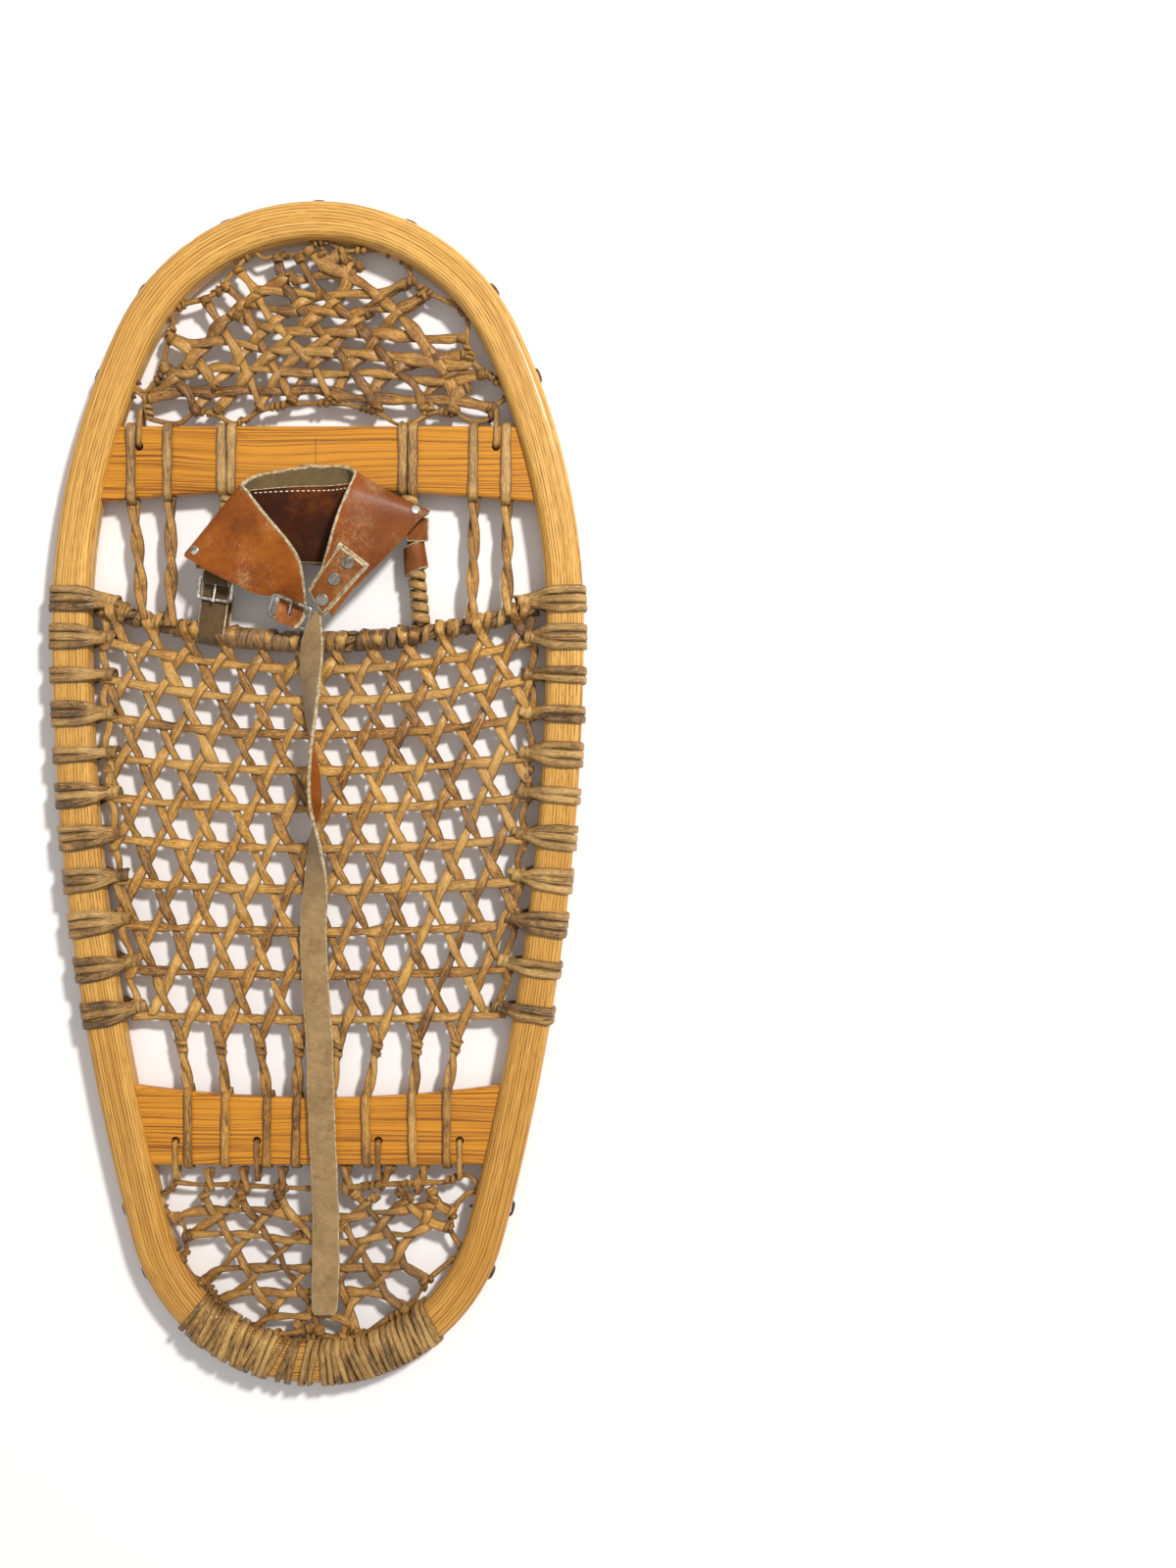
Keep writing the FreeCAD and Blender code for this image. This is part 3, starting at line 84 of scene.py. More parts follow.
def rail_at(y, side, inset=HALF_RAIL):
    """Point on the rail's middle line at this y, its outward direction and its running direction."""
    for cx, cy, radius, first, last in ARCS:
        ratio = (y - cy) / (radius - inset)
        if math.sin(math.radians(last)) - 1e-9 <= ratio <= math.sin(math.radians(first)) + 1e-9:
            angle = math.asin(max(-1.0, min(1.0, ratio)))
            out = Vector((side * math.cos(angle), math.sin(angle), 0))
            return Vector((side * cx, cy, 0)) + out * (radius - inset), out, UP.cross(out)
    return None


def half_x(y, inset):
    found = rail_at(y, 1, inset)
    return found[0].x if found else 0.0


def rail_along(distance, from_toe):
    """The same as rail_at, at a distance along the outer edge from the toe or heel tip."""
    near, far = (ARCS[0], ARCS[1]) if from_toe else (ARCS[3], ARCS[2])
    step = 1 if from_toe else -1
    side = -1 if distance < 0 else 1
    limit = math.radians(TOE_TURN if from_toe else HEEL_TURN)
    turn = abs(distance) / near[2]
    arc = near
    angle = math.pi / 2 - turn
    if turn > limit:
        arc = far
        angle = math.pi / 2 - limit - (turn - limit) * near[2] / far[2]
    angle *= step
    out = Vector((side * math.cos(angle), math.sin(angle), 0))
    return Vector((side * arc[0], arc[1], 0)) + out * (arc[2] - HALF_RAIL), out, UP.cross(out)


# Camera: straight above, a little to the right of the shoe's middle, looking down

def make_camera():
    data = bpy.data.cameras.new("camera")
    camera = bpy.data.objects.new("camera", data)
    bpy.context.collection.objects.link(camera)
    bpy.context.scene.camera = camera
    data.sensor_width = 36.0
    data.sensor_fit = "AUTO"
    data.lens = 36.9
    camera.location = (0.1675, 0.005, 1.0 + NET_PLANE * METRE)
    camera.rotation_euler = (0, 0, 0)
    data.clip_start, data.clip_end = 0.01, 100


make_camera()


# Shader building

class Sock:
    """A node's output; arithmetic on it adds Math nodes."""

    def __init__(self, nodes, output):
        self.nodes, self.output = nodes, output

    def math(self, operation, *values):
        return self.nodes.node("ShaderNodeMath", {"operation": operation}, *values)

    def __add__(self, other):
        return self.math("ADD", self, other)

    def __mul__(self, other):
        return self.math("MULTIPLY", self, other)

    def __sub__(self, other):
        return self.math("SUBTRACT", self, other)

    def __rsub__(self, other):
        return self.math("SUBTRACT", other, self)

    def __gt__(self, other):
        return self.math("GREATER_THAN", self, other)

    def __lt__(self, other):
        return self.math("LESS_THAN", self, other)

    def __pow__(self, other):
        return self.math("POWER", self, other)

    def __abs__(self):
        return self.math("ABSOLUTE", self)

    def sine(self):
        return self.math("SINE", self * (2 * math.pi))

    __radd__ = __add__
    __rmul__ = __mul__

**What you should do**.
Where a line above includes "this", copy that line.

**Reply to the exercise**.
Keep writing the FreeCAD and Blender code for this image. This is part 3, starting at line 84 of scene.py. More parts follow.
    """Point on the rail's middle line at this y, its outward direction and its running direction."""